Today’s Gen Y culture epitomizes the catch-cry of the 21st century: louder, faster, better, more. Mick Jagger got it right four decades too early when he famously crooned, “I can’t get no satisfaction.”
The modern society operates like a perpetual race, with everyone living in constant competition. Our music must be loud and aggressive, our clothes expensive, flashy and cutting-edge, and our cars – don’t even get me started. If you don’t own a hotted-up S15 or if your friends can’t hear the thunderous grumble of your exhaust or the deafening ‘doof doof’ of your subwoofers, then you’re nobody, man.

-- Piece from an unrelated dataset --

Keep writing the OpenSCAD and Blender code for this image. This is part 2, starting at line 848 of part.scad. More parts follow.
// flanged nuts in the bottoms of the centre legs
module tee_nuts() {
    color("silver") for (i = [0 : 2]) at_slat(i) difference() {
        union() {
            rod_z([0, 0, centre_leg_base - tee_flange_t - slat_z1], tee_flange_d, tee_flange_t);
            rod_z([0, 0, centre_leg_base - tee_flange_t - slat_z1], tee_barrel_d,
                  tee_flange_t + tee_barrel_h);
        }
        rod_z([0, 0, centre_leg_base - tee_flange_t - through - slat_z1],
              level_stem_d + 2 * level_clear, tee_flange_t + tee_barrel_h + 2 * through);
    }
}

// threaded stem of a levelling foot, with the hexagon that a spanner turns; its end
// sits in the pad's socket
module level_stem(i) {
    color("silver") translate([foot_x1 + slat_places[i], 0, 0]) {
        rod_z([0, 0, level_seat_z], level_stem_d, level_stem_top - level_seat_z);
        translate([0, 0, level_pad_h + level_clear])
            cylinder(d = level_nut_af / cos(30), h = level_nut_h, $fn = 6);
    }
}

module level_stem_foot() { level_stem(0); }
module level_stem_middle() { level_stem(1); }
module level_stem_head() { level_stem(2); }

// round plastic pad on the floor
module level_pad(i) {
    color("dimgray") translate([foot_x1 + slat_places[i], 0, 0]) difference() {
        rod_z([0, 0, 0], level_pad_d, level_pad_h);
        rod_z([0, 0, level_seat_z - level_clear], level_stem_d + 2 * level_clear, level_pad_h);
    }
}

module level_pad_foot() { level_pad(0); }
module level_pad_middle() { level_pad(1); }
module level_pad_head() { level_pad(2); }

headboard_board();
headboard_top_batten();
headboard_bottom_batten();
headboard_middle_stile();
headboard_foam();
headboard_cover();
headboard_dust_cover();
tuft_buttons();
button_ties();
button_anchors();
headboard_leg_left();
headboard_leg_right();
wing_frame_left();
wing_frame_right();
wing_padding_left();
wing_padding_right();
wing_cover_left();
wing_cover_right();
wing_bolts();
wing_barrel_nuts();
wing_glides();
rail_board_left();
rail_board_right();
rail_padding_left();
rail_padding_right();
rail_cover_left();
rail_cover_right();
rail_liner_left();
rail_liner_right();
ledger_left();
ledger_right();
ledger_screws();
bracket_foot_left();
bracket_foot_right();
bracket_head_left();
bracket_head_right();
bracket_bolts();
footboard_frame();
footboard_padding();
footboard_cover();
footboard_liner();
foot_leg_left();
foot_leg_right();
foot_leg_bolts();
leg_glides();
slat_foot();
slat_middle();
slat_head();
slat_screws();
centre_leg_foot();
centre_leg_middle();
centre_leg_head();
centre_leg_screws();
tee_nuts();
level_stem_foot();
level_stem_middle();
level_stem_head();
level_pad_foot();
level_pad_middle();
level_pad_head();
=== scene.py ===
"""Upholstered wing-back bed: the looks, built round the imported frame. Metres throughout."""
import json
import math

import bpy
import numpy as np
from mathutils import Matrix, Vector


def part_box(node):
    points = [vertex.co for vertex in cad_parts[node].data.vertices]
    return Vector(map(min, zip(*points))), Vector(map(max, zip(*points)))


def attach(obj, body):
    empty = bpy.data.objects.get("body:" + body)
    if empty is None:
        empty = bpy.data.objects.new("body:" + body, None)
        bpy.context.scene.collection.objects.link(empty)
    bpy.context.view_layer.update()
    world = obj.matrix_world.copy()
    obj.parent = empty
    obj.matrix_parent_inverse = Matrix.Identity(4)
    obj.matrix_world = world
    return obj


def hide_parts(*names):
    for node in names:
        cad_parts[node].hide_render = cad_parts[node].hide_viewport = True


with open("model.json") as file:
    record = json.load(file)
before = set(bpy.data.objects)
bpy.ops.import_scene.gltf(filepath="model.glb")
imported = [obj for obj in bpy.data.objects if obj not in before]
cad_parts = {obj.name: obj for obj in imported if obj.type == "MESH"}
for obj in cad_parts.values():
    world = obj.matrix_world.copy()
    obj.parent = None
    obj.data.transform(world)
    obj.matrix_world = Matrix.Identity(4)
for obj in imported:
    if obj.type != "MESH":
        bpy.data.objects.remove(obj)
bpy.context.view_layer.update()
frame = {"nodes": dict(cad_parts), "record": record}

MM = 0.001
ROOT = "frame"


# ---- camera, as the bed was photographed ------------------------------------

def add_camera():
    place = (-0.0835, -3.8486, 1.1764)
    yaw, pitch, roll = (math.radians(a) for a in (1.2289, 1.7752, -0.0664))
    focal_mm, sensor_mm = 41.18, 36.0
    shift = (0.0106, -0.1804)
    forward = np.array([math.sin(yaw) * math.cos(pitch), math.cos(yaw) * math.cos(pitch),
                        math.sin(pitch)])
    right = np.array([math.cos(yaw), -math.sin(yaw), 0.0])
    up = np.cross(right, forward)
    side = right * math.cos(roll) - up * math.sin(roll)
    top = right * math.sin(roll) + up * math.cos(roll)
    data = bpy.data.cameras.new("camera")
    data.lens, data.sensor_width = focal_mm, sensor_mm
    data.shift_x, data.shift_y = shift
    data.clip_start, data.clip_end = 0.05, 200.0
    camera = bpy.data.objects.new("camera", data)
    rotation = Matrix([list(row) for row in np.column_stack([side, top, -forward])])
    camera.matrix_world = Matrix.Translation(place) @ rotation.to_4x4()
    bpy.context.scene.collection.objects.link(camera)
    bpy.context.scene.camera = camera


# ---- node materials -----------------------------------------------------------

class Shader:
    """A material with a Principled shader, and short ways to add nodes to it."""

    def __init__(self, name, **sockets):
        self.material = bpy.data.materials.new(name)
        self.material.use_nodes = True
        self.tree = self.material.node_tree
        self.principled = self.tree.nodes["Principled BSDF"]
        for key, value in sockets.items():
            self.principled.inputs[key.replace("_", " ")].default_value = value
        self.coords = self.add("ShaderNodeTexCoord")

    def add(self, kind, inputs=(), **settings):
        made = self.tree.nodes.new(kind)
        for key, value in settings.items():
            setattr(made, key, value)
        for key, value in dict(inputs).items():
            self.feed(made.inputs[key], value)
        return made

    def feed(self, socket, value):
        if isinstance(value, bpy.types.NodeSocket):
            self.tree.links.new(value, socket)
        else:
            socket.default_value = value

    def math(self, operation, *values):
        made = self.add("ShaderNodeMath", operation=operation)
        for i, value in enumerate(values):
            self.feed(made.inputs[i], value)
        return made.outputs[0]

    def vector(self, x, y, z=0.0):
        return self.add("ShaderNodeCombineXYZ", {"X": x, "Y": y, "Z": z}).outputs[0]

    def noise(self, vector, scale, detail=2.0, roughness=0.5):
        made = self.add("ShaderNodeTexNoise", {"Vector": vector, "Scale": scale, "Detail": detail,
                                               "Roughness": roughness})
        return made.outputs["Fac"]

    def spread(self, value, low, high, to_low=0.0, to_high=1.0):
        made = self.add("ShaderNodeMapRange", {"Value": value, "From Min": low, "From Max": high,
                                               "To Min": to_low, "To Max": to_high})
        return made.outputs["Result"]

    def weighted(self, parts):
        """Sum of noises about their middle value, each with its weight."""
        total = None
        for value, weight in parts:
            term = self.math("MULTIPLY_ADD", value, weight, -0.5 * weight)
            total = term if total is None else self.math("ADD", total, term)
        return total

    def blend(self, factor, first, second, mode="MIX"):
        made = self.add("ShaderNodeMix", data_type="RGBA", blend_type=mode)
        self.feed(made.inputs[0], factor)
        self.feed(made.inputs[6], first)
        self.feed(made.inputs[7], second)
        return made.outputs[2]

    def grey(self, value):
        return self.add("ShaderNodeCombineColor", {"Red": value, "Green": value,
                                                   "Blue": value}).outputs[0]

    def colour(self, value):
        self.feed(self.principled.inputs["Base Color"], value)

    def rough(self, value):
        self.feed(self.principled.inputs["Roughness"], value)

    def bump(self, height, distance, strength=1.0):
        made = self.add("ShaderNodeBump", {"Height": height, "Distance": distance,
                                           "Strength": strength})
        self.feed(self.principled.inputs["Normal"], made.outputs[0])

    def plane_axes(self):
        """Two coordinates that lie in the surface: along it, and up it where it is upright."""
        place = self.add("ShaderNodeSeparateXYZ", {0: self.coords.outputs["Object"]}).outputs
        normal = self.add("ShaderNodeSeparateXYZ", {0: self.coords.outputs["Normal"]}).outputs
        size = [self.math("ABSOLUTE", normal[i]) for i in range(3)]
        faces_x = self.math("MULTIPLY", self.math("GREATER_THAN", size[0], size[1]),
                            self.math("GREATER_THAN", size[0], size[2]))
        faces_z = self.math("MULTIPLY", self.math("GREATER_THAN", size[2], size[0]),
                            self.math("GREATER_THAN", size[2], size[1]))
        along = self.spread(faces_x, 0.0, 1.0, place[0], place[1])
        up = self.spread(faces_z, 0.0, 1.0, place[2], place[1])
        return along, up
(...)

Our televisions take up the size of entire walls, yet our phones are as thin as wafers and weigh about as much as a feather. And, as if mobile phones with internet, 48-megapixel cameras, personal diaries, inbuilt mp3 players, Bluetooth and a dizzying smorgasbord of games and accessories weren’t enough, we decided all of a sudden that we don’t want buttons (someone please tell me what all the fuss is about the latest iPhone?)

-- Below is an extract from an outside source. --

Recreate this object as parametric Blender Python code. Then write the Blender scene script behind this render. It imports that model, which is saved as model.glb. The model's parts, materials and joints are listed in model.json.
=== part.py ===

And then there’s the maniacal blur that is the entertainment and social scene. Gone are the days when clubs were spaces where people simply got together to dance. No, the modern-day club scene, with all its flashy, revered DJs, scantily-clad promo girls and an unrelenting slew of upcoming events is now the locus of all that is loud, fast and in-your-face.
The beats blare heavier, the heels get higher and the dresses get shorter. It’s not a party if everyone isn’t flying high on a hazy, tobacco and alcohol-induced euphoria, interrupted only by the blinding flash of a camera as the clubbers smile drunken grins that show up on Facebook the next day.
I feel that I am equipped and properly (if not overly) qualified to say this because I used to be one of them. In fact, throughout my teen years, you could find me in the thick of it – club promotions, constant partying, you name it. For years, like many of us, all I lived for was good times, great music, and my friends.
Until the unbelievable happened: I got tired.
Yup, the perennial party girl was exhausted. The hard-and-fast culture was fun, for a while. But I desperately craved something more, a ‘happiness’ that didn’t have me waiting the entire week to experience only to fade drunkenly after a few hours.
I was relieved to find, in time, that is was a sentiment multiplied exponentially due to general exhaustion with the ‘faster, better, more’ culture reflected in clubs and in society at large. People are frustrated with the underlying pressure to buy more and spend more in order to entertain and adorn themselves in some kind of lost, misguided quest for happiness.
Is this just ‘life’ in the 21st century or is there a way out of this crazy, modern, materialistic jungle?
The only snippet of wisdom I can offer are these three simple words: Quality Over Quantity.
We need to recognise that there are ways we can still live our lives happily and comfortably without conforming to obsessively materialistic and insatiable consumer culture. The media often dictates that we are happier with more, promises us that we can find fulfillment in shiny new things and fancy events, and tells us where to find these (namely, malls, clubs and anywhere we can spend our money).
Yet often people find that the happiness and acceptance sought at nightclubs only lasts for a few hours and instead, leaves them a hundred bucks poorer and with a hangover come Sunday morning. The shopper’s high (this, I am an expert on) is inevitably followed by remorse when the credit card bill comes in. And the plain truth? Having these ‘outer’ objects does not necessarily guarantee what we really want, which is happiness.
I’m definitely not trying to discredit these channels of making you feel good – they do provide, albeit short-term – but what I humbly suggest is that true satisfaction lies in slowing down, not speeding up. Less is indeed more. Cutting loose on a Friday night is not confined to certain spaces (gasp!) and you can be just as happy (and less hungover) by spending ‘Q’ time with friends and family, or even taking some ‘me’ time.
The great Frederic Chopin put it beautifully when he said: ‘After one has played a vast quantity of notes and more notes… it is simplicity that emerges as the crowning reward.’